- _Task requirements_
Spot each line that carries the word "from"; copy those lines.

- _Given records_
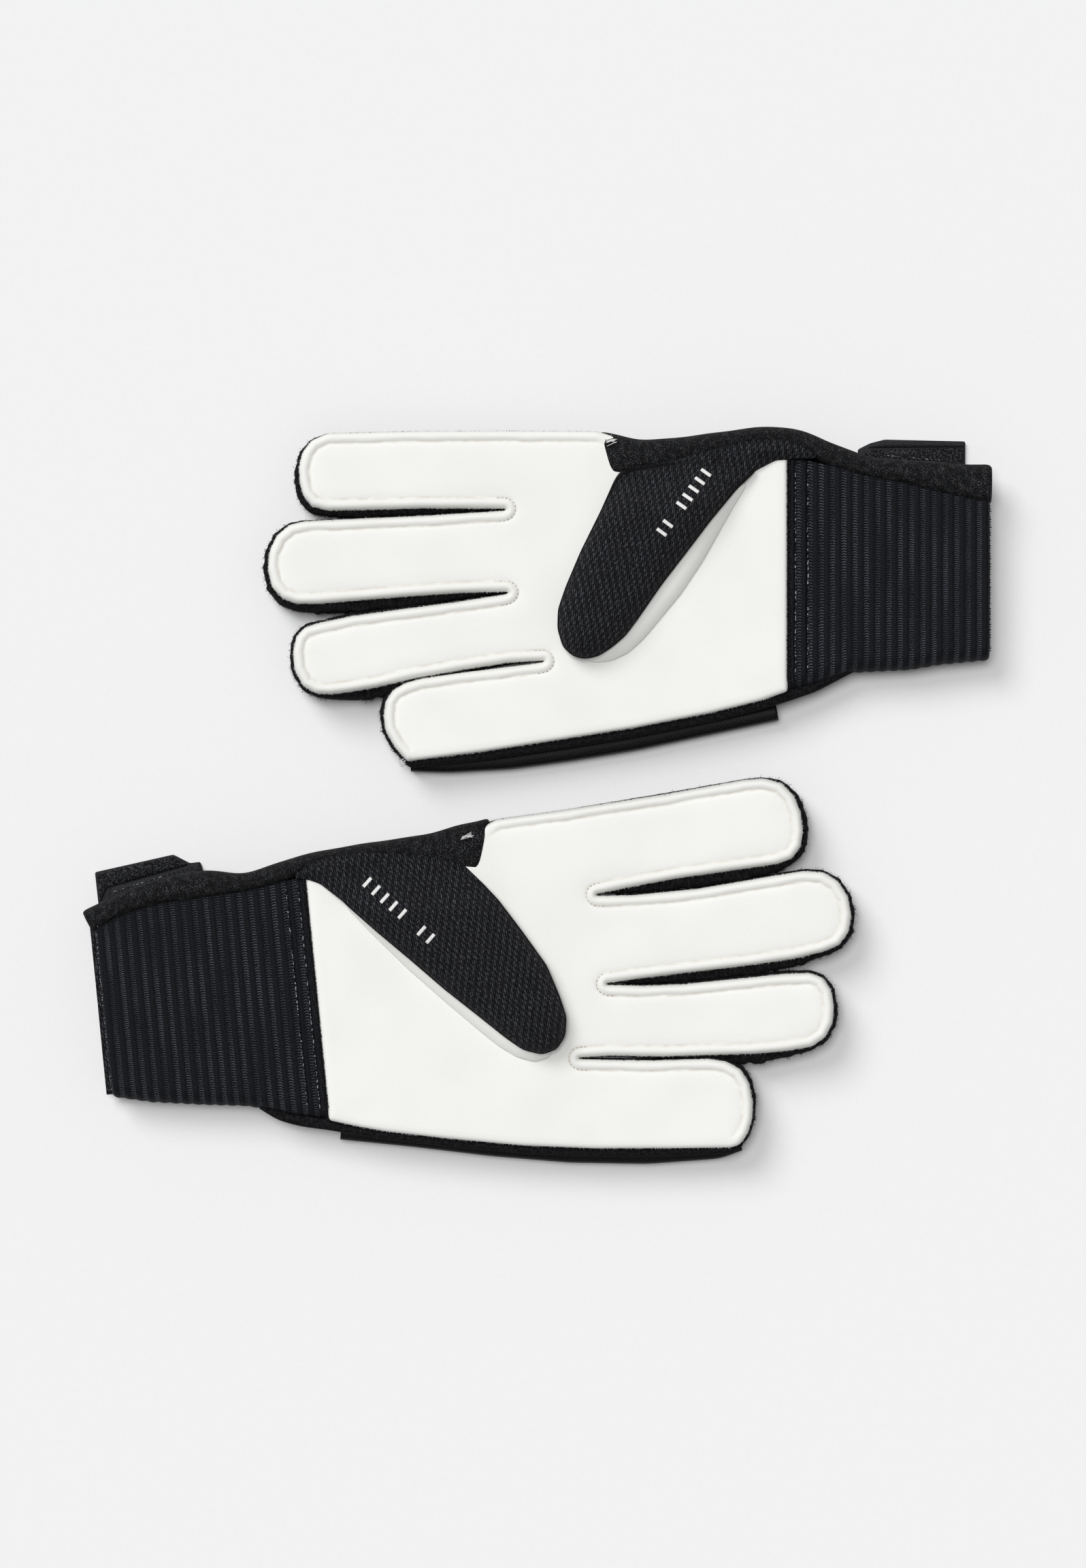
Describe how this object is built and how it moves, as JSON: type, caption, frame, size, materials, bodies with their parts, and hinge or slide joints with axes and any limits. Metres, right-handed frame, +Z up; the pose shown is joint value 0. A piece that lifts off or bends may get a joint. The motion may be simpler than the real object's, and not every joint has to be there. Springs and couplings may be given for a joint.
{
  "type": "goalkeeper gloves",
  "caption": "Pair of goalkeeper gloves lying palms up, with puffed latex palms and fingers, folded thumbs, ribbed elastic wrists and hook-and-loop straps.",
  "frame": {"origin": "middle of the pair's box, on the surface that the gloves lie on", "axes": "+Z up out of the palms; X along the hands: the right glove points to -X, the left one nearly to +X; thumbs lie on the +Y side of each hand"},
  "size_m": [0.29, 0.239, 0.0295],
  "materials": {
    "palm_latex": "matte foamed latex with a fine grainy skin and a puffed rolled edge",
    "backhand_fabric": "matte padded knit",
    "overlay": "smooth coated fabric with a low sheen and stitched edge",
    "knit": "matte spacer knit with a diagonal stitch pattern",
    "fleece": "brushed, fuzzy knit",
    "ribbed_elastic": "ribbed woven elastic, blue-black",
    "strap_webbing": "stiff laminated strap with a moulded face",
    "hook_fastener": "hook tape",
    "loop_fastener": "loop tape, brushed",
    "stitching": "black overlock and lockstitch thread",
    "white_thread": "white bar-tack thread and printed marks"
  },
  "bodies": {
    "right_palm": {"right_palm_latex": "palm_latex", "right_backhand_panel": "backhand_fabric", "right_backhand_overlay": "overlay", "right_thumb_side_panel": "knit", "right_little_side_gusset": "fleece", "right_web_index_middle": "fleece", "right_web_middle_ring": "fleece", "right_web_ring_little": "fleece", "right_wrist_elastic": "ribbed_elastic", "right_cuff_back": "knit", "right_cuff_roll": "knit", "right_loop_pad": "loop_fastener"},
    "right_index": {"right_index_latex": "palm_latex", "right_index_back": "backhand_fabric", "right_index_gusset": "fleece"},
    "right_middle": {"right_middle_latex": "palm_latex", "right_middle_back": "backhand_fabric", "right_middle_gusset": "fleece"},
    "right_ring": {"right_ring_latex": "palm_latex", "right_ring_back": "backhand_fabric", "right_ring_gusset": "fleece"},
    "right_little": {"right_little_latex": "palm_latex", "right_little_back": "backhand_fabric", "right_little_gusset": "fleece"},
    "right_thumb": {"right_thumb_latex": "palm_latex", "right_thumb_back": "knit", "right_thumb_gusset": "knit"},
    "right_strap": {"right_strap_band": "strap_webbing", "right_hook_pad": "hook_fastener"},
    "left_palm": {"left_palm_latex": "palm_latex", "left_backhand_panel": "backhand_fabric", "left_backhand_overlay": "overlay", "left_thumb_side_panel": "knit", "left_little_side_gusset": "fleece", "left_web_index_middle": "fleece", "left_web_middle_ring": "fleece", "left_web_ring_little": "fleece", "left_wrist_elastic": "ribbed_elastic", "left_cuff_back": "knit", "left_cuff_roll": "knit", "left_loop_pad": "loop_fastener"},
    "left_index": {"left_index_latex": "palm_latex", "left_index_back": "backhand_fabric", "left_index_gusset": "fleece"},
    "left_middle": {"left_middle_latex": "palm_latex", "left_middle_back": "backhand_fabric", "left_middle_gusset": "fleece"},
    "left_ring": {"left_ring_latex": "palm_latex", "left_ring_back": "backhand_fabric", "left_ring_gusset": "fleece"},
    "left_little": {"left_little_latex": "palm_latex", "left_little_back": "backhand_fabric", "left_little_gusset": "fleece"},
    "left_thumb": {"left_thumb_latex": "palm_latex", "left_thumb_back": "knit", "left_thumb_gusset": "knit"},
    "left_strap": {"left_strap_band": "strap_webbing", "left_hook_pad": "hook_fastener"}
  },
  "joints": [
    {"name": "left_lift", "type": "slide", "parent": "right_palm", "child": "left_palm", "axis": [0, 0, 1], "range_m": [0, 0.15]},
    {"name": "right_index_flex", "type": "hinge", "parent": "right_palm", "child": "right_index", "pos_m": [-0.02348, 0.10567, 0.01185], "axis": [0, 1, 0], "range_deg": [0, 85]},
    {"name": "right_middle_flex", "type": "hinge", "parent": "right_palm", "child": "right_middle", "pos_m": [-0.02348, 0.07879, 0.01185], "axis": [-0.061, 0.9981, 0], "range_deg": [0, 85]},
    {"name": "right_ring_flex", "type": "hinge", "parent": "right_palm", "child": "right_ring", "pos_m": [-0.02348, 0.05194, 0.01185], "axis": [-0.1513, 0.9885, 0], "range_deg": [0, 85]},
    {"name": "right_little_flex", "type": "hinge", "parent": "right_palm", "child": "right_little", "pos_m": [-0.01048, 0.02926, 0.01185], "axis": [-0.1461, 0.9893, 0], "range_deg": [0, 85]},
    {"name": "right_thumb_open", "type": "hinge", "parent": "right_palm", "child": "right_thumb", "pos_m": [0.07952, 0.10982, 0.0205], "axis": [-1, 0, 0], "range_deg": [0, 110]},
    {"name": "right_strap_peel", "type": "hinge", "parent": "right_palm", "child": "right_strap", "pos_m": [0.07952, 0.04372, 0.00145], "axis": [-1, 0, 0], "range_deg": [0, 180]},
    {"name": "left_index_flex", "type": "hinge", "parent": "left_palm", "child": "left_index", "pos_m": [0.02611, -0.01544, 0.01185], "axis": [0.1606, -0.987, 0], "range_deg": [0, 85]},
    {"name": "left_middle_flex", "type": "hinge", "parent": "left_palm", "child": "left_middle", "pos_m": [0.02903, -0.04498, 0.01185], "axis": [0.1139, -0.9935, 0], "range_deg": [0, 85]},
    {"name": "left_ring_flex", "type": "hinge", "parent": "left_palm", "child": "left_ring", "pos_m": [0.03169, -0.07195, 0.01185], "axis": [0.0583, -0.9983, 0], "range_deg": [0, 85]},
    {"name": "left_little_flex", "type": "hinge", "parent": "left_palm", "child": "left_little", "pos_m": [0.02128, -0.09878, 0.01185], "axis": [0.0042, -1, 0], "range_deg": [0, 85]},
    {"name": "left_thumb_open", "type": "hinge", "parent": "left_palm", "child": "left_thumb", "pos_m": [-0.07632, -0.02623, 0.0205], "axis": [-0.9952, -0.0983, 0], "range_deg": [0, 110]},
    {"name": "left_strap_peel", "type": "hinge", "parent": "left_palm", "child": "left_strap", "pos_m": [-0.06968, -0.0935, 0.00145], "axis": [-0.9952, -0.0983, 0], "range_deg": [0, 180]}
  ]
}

* * *

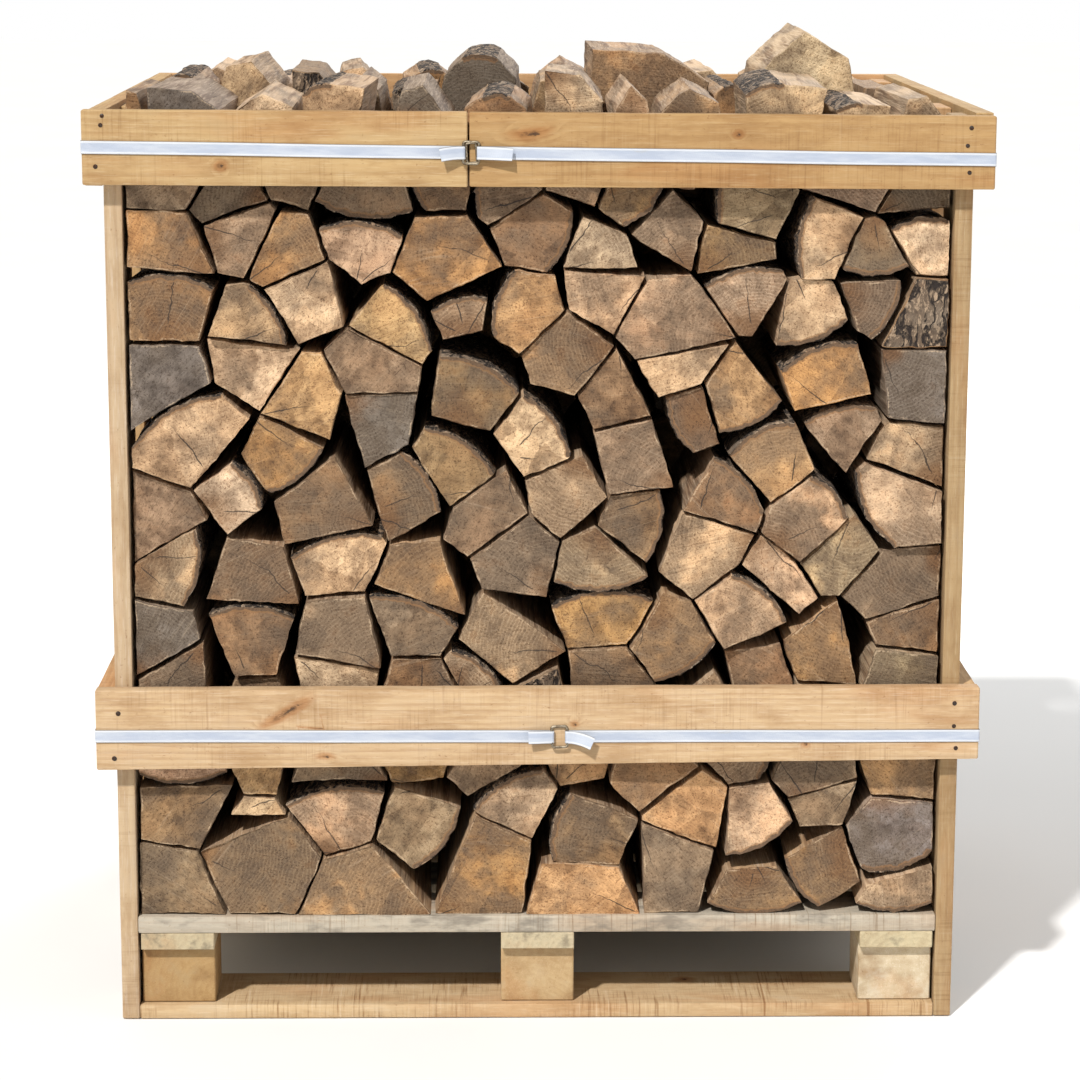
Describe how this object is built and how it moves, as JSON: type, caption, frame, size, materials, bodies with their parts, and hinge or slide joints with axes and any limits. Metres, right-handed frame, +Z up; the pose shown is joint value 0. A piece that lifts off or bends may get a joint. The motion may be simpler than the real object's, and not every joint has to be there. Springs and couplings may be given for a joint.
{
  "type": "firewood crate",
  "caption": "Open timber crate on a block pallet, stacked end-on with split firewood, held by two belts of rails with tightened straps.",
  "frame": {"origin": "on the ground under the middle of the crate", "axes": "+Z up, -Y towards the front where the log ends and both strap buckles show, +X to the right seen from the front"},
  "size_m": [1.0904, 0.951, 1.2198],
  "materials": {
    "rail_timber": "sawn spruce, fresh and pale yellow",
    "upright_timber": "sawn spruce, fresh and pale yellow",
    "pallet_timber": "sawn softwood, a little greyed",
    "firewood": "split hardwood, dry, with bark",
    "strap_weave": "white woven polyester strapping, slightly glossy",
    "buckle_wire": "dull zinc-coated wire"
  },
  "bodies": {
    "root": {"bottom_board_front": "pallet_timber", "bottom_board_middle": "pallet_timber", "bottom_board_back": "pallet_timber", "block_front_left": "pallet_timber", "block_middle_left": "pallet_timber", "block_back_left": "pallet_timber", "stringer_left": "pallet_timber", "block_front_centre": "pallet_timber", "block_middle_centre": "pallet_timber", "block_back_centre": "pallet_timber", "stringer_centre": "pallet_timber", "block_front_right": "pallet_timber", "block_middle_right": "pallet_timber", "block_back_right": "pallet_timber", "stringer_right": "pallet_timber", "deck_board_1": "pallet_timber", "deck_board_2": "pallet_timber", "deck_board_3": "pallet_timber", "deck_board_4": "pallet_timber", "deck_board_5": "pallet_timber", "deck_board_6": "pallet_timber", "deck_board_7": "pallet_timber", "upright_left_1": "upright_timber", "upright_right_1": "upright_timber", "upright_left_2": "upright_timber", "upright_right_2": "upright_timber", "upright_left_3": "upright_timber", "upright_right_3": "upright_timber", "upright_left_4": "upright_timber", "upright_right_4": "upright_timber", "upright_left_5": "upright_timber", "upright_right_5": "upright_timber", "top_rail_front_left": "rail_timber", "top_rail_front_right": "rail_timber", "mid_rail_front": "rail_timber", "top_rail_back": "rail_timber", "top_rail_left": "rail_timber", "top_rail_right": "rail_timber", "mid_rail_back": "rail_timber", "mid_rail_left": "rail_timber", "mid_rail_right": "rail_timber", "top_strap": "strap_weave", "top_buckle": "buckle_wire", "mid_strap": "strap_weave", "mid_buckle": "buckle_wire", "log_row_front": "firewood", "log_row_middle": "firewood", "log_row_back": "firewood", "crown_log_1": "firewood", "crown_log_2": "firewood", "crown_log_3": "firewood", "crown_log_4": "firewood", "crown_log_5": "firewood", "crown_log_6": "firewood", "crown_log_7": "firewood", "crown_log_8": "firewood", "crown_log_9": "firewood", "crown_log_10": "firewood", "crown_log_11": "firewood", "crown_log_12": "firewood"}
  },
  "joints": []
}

* * *

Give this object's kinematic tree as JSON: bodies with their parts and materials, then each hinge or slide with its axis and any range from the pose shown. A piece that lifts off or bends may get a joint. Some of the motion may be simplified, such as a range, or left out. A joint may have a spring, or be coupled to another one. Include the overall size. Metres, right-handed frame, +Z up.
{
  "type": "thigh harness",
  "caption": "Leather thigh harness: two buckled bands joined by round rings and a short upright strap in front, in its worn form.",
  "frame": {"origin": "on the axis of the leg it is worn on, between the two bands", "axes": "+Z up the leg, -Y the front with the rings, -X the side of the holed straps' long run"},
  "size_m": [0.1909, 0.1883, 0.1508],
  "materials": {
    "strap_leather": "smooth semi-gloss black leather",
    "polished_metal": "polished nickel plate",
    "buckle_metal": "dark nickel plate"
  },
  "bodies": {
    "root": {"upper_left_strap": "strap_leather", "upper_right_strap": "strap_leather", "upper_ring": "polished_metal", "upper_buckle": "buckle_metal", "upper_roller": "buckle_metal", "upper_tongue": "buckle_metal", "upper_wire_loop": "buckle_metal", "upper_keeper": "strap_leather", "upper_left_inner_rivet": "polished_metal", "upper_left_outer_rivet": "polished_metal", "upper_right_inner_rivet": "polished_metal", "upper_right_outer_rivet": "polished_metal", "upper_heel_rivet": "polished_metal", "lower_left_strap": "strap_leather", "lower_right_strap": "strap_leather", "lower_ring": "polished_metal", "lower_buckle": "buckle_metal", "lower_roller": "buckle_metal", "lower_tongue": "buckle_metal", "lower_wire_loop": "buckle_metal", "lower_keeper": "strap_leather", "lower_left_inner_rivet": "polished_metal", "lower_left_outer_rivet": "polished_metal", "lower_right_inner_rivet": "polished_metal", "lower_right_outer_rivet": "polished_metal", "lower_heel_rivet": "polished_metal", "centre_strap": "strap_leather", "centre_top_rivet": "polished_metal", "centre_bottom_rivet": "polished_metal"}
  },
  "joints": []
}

- _Expected answer_
  "frame": {"origin": "on the ground under the middle of the crate", "axes": "+Z up, -Y towards the front where the log ends and both strap buckles show, +X to the right seen from the front"},
Give this object's kinematic tree as JSON: bodies with their parts and materials, then each hinge or slide with its axis and any range from the pose shown. A piece that lifts off or bends may get a joint. Some of the motion may be simplified, such as a range, or left out. A joint may have a spring, or be coupled to another one. Include the overall size. Metres, right-handed frame, +Z up.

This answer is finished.